La Jetée (1962)
7/10
La Jetée
8 May 2012
Warning: Spoilers
I have seen films that have sequences of still images, for example, the end of Night of the Living Dead with the torture of a black man, and the opening of The Texas Chainsaw Massacre with the skulls and bones. But I don't think I have ever seen a films, even a short one, where the whole story is told almost entirely in still photographs, until I watched this film, featured in the book 1001 Movies You Must See Before You Die. Basically, told through still mostly still photographs (with only a woman in bed blinking that moves) and narrated by Jean Négroni, a Man (Davos Hanich) is held prisoner in post-apocalyptic Paris in the aftermath World War III. Scientists are researching time travel, using test subjects to different time periods in the past and future to change the present, but they have difficulty finding the right subject to handle the shock treatment.
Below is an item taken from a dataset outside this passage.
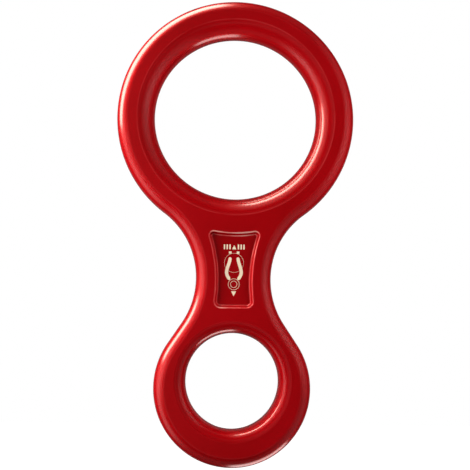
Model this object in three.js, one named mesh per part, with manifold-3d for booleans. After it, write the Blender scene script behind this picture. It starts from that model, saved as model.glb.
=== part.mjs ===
// A figure-eight rope descender: one forged and red-anodised aluminium body. A large rope eye is
// at the top, a small carabiner eye is at the bottom, and a waisted neck with a shallow marking
// panel on each face joins them. The body has no separate pieces and nothing on it moves.
//
// Units are millimetres. +Z is up, +X is across, and the front face looks along -Y. The origin is
// the crown of the large eye: the point of its bore wall, half way through the thickness, that is
// straight above the eye's centre. A hook or a rope bears there when the descender hangs.
//
// The body is drawn in plan (x across, y up, z towards the front face) and turned upright at the end.

import * as THREE from 'three';
import { mergeVertices } from 'three/addons/utils/BufferGeometryUtils.js';
import Module from 'manifold-3d';

// Driving dimensions.
const THICKNESS = 12;
const LENGTH = 145;
const LARGE_BORE_RADIUS = 25.3;
const LARGE_OUTER_RADIUS = 37;
const SMALL_BORE_HALF_WIDTH = 14.3;
const SMALL_BORE_HALF_HEIGHT = 14.7;
const SMALL_OUTER_RADIUS = 24.2;
const SMALL_BORE_RISE = 2.2; // the small bore's centre above the centre of its outer round
const NECK_RADIUS = 25; // of the hollow in each side
const NECK_HALF_WIDTH = 11.6;

// The marking panel: its rim on the face, and its wall down to the floor.
const PANEL_TOP_RADIUS = 35.9; // its top edge runs round the large eye's centre
const PANEL_HALF_WAIST = 5.9;
const PANEL_WAIST_BELOW_LARGE = 51; // the waist's distance below the large eye's centre
const PANEL_SIDE_RADIUS = 44;
const PANEL_BOTTOM_BELOW_LARGE = 59.4;
const PANEL_TOP_CORNER = 1.7;
const PANEL_BOTTOM_CORNER = 2.3;
const PANEL_DEPTH = 1.5;
const PANEL_WALL_SLOPE = 65; // degrees of tilt from the face at the middle of the wall
const PANEL_WALL_ROUND = 0.55; // radius where the wall meets the face, and the floor

// A section is the run of an edge from the flat face down to the middle of the thickness. It starts
// at a tilt, in degrees from the face, and goes on through arcs of [radius, end tilt]. A last arc,
// whose radius follows from the height that is left, turns it square to the face at the middle.
const OUTER_SECTION = { startTilt: 19, arcs: [[5.2, 84]] };
const LARGE_SECTION = { startTilt: 9, arcs: [] };
const SMALL_SECTION = { startTilt: 5, arcs: [[4.8, 22], [4.2, 55], [1, 84]] };

// Fineness of the facets.
const OUTLINE_STEP = 2.8; // longest side along an outline
const SECTION_STEP = 16; // widest turn along a section, in degrees
const CUT_CLEARANCE = 1; // how far a cutter stands out of the face that it cuts

// Places that follow from the dimensions, in plan.
const HALF = THICKNESS / 2;
const LARGE_Y = -LARGE_BORE_RADIUS;
const SMALL_OUTER_Y = LARGE_Y - (LENGTH - LARGE_OUTER_RADIUS - SMALL_OUTER_RADIUS);
const SMALL_BORE_Y = SMALL_OUTER_Y + SMALL_BORE_RISE;
const NECK_X = NECK_HALF_WIDTH + NECK_RADIUS;
const NECK_Y = LARGE_Y - Math.sqrt((LARGE_OUTER_RADIUS + NECK_RADIUS) ** 2 - NECK_X ** 2);

const radians = THREE.MathUtils.degToRad;
const sinOf = (degrees) => Math.sin(radians(degrees));
const cosOf = (degrees) => Math.cos(radians(degrees));

// Points of an arc in plan with their outward normals, both ends included. A hollow arc's normals
// point at its centre.
function arc(x, y, radius, from, to, hollow = false) {
  const steps = Math.max(2, Math.ceil((Math.abs(to - from) * radius) / OUTLINE_STEP));
  const side = hollow ? -1 : 1;
  return Array.from({ length: steps + 1 }, (_, i) => {
    const angle = from + ((to - from) * i) / steps;
    const normal = new THREE.Vector2(Math.cos(angle), Math.sin(angle));
    const point = new THREE.Vector2(x, y).addScaledVector(normal, radius);
    return { point, normal: normal.multiplyScalar(side) };
  });
}

// The right half's samples followed by their mirror images, so that the outline is closed and
// counterclockwise. The half runs upwards, and samples on the middle line aren't repeated.
function mirrored(half) {
  const flip = ({ x, y }) => new THREE.Vector2(-x, y);
  const left = half.filter(({ point }) => point.x > 1e-6).reverse();
  return [...half, ...left.map(({ point, normal }) => ({ point: flip(point), normal: flip(normal) }))];
}

// The body's outline: the small round, a straight flank, the neck's hollow and the large round.
function bodyOutline() {
  const across = NECK_X;
  const up = NECK_Y - SMALL_OUTER_Y;
  const lean = Math.acos((SMALL_OUTER_RADIUS + NECK_RADIUS) / Math.hypot(across, up));
  const flankNormal = Math.atan2(up, across) - lean;
  const shoulder = Math.atan2(NECK_Y - LARGE_Y, NECK_X);
  return mirrored([
    ...arc(0, SMALL_OUTER_Y, SMALL_OUTER_RADIUS, -Math.PI / 2, flankNormal),
    ...arc(NECK_X, NECK_Y, NECK_RADIUS, Math.PI + flankNormal, Math.PI + shoulder, true),
    ...arc(0, LARGE_Y, LARGE_OUTER_RADIUS, shoulder, Math.PI / 2).slice(1),
  ]);
}

// The panel's rim: a straight bottom, waisted sides, and a top that follows the large eye.
function panelOutline() {
  const bottomY = LARGE_Y - PANEL_BOTTOM_BELOW_LARGE;
  const waistY = LARGE_Y - PANEL_WAIST_BELOW_LARGE;
  const sideX = PANEL_HALF_WAIST + PANEL_SIDE_RADIUS;
  // Each corner's centre lies inside the side by the corner's radius, and inside the other edge too.
  const bottomCornerY = bottomY + PANEL_BOTTOM_CORNER;
  const bottomReach = PANEL_SIDE_RADIUS + PANEL_BOTTOM_CORNER;
  const bottomCornerX = sideX - Math.sqrt(bottomReach ** 2 - (waistY - bottomCornerY) ** 2);
  const topReach = PANEL_SIDE_RADIUS + PANEL_TOP_CORNER;
  const topRing = PANEL_TOP_RADIUS + PANEL_TOP_CORNER;
  const top = circlesMeet(sideX, waistY, topReach, 0, LARGE_Y, topRing);
  const bottomTurn = Math.atan2(waistY - bottomCornerY, sideX - bottomCornerX);
  const topTurn = Math.atan2(waistY - top.y, sideX - top.x);
  const topEnd = Math.atan2(LARGE_Y - top.y, -top.x);
  return mirrored([
    ...arc(bottomCornerX, bottomCornerY, PANEL_BOTTOM_CORNER, -Math.PI / 2, bottomTurn),
    ...arc(sideX, waistY, PANEL_SIDE_RADIUS, Math.PI + bottomTurn, Math.PI + topTurn, true).slice(1),
    ...arc(top.x, top.y, PANEL_TOP_CORNER, topTurn, topEnd).slice(1),
    ...arc(0, LARGE_Y, PANEL_TOP_RADIUS, topEnd - Math.PI, -Math.PI / 2, true).slice(1),
  ]);
}

// The point where two circles meet that is right of, and below, the second one's centre.
function circlesMeet(x1, y1, r1, x2, y2, r2) {
  const apart = new THREE.Vector2(x1 - x2, y1 - y2);
  const distance = apart.length();
  const along = (r2 ** 2 - r1 ** 2 + distance ** 2) / (2 * distance);
  const aside = Math.sqrt(r2 ** 2 - along ** 2);
  const unit = apart.divideScalar(distance);
  return new THREE.Vector2(
    x2 + unit.x * along + unit.y * aside,
    y2 + unit.y * along - unit.x * aside,
  );
}

// The points of a section as { inset, height }, from the middle of the thickness to the front face.
function sectionPoints({ startTilt, arcs }) {
  const points = [{ inset: 0, height: HALF }];
  const turn = (radius, from, to) => {
    const { inset, height } = points[points.length - 1];
    const steps = Math.max(1, Math.ceil((to - from) / SECTION_STEP));
    for (let i = 1; i <= steps; i++) {
      const tilt = from + ((to - from) * i) / steps;
      points.push({
        inset: inset - radius * (sinOf(tilt) - sinOf(from)),
        height: height - radius * (cosOf(from) - cosOf(tilt)),
      });
    }
  };
  let tilt = startTilt;
  for (const [radius, endTilt] of arcs) {
    turn(radius, tilt, endTilt);
    tilt = endTilt;
  }
  const heightLeft = points[points.length - 1].height;
  turn(heightLeft / cosOf(tilt), tilt, 90);
  const edge = points[points.length - 1].inset;
  return points.map(({ inset, height }) => ({ inset: inset - edge, height })).reverse();
}

// The same points from the back face to the front face.
function wholeSection(section) {
  const front = sectionPoints(section);
  const back = front.slice(1).reverse();
  return [...back.map(({ inset, height }) => ({ inset, height: -height })), ...front];
}

// The panel's wall as { inset, height }, from its floor to just above the face.
function panelWall() {
  const round = PANEL_WALL_ROUND;
  const rounding = round * (1 - cosOf(PANEL_WALL_SLOPE));
  const straightRun = (PANEL_DEPTH - 2 * rounding) / Math.tan(radians(PANEL_WALL_SLOPE));
  const run = 2 * round * sinOf(PANEL_WALL_SLOPE) + straightRun;
  const floor = HALF - PANEL_DEPTH;
  const tilts = [0, 0.5, 1].map((share) => share * PANEL_WALL_SLOPE);
  const atFloor = tilts.map((tilt) => ({
    inset: run - round * sinOf(tilt),
    height: floor + round * (1 - cosOf(tilt)),
  }));
  const atRim = tilts.map((tilt) => ({
    inset: round * sinOf(tilt),
    height: HALF - round * (1 - cosOf(tilt)),
  }));
  return [...atFloor, ...atRim.reverse(), { inset: -CUT_CLEARANCE, height: HALF + CUT_CLEARANCE }];
}

// A bore's outline, a circle or an ellipse. Its normals point into the bore, away from the body.
function boreOutline(y, halfWidth, halfHeight) {
  const count = Math.ceil((2 * Math.PI * Math.max(halfWidth, halfHeight)) / OUTLINE_STEP);
  return Array.from({ length: count }, (_, i) => {
    const angle = (2 * Math.PI * i) / count;
    const [across, up] = [Math.cos(angle), Math.sin(angle)];
    const normal = new THREE.Vector2(-across / halfWidth, -up / halfHeight).normalize();
    return { point: new THREE.Vector2(across * halfWidth, y + up * halfHeight), normal };
  });
}

// A closed geometry whose rings are the outline, moved inwards and to the height of each point.
function loft(outline, section) {
  const rings = section.map(({ inset }) =>
    outline.map(({ point, normal }) => point.clone().addScaledVector(normal, -inset)));
  const count = outline.length;
  const positions = rings.flatMap((ring, k) => ring.flatMap(({ x, y }) => [x, y, section[k].height]));
  const indices = [];
  for (let k = 0; k + 1 < rings.length; k++) {
    for (let i = 0; i < count; i++) {
      const next = (i + 1) % count;
      const [a, b] = [k * count + i, k * count + next];
      const [c, d] = [b + count, a + count];
      indices.push(a, b, d, b, c, d);
    }
  }
  const cap = (k) => THREE.ShapeUtils.triangulateShape(rings[k], []).map((face) =>
    face.map((i) => k * count + i));
  cap(0).forEach(([a, b, c]) => indices.push(c, b, a));
  cap(rings.length - 1).forEach((face) => indices.push(...face));
  const geometry = new THREE.BufferGeometry();
  geometry.setAttribute('position', new THREE.Float32BufferAttribute(positions, 3));
  return geometry.setIndex(indices);
}

// A cutter that leaves a bore with the given section and stands clear of both faces.
function boreCutter(outline, section) {
  const wall = wholeSection(section);
  const mouth = wall[wall.length - 1].inset;
  const end = (side) => ({ inset: mouth + CUT_CLEARANCE, height: side * (HALF + CUT_CLEARANCE) });
  return loft(outline, [end(-1), ...wall, end(1)]);
}

const wasm = await Module();
wasm.setup();

// A closed geometry as a solid for joining and cutting.
function solid(geometry) {
  const bare = geometry.clone();
  bare.deleteAttribute('normal');
  bare.deleteAttribute('uv');
  const merged = mergeVertices(bare, 1e-4);
  const corners = merged.index.array;
  const triangles = [];
  for (let i = 0; i < corners.length; i += 3) {
    const [a, b, c] = corners.slice(i, i + 3);
    if (a !== b && b !== c && c !== a) triangles.push(a, b, c);
  }
  const vertProperties = Float32Array.from(merged.attributes.position.array);
  const mesh = new wasm.Mesh({ numProp: 3, vertProperties, triVerts: Uint32Array.from(triangles) });
  return new wasm.Manifold(mesh);
}

// A solid as a geometry with flat facets.
function geometryOf(shape) {
  const { vertProperties, triVerts } = shape.getMesh();
  const geometry = new THREE.BufferGeometry();
  geometry.setAttribute('position', new THREE.BufferAttribute(vertProperties, 3));
  geometry.setIndex(new THREE.BufferAttribute(triVerts, 1));
  const faceted = geometry.toNonIndexed();
  faceted.computeVertexNormals();
  return faceted;
}

function forgedBody() {
  const blank = solid(loft(bodyOutline(), wholeSection(OUTER_SECTION)));
  const largeOutline = boreOutline(LARGE_Y, LARGE_BORE_RADIUS, LARGE_BORE_RADIUS);
  const smallOutline = boreOutline(SMALL_BORE_Y, SMALL_BORE_HALF_WIDTH, SMALL_BORE_HALF_HEIGHT);
  const largeBore = solid(boreCutter(largeOutline, LARGE_SECTION));
  const smallBore = solid(boreCutter(smallOutline, SMALL_SECTION));
  const frontPanel = solid(loft(panelOutline(), panelWall()));
  const backPanel = frontPanel.rotate([0, 180, 0]);
  const body = blank.subtract(largeBore).subtract(smallBore).subtract(frontPanel).subtract(backPanel);
  const red = new THREE.MeshStandardMaterial({ color: 0xa80810, metalness: 0.9, roughness: 0.3 });
  const mesh = new THREE.Mesh(geometryOf(body), red);
  mesh.name = 'forged_body';
  return mesh;
}

const descender = new THREE.Group();
descender.name = 'figure_eight_descender';
descender.rotation.x = Math.PI / 2;
descender.add(forgedBody());

export default descender;
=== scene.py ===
"""A figure-eight rope descender in red anodised aluminium, in a plain pale studio.

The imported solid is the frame. One finely meshed body stands for it, with rounded creases and exact
surface normals, and a thin cream mark lies on the floor of its front panel. Sizes are millimetres
until MM turns them into metres. The body's plan is drawn in x and z, and y runs from the front
face, at its lowest, to the back face.
"""

import math

import bpy
import numpy as np
from mathutils import Matrix, Vector
from mathutils.geometry import delaunay_2d_cdt


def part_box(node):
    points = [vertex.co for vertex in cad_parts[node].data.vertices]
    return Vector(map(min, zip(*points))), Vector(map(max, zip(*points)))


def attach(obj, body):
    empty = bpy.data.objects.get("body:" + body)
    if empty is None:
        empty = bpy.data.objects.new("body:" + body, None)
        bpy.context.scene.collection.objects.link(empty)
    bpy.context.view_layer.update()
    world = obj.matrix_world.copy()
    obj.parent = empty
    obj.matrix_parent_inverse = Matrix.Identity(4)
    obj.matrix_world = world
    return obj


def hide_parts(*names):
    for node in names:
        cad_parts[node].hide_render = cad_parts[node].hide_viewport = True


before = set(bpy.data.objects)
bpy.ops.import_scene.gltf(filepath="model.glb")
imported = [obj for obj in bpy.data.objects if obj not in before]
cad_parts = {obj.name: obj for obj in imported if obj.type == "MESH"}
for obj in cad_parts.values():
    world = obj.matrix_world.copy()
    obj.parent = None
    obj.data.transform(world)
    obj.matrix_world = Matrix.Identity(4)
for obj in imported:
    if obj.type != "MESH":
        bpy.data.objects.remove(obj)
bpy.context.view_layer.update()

MM = 0.001
NODE = "forged_body"

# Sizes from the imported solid.
CAD_LOW, CAD_HIGH = (np.array(corner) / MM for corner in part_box(NODE))
HALF = (CAD_HIGH[1] - CAD_LOW[1]) / 2
TOP_Z, BOTTOM_Z = CAD_HIGH[2], CAD_LOW[2]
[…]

Finding the man though, with an obsession for the past, and specifically the memory of a pre-war childhood Woman (Hélène Chatelain) before an incident happened, a person falling to the ground and lots of screaming people. The experiment transports him to the pre-war period, and the Man meets the Woman and they get much closer together, and during this romance the Experimenter (Jacques Ledoux) and his team try to send him to the future. In the future he meets technologically advanced people who give him a power unit to regenerate those in society destroyed, and when he returns his mission has been a success, with the people of the future contacting him once again. They tell the Man that they can help him escape his imprisonment, but he instead wants to return to the past and be with the Woman, but when he is transported he is unable to find her, and he is followed to be killed. In the end the Man finally realises the incident he witnesses as a child and haunted his memories through to adulthood, it was his own death. The World War III concept makes it an interesting story, and being told with nothing more than stills makes it an interesting watch, I will admit bits of it were difficult to understand, but overall it is a different short classic science-fiction. Very good!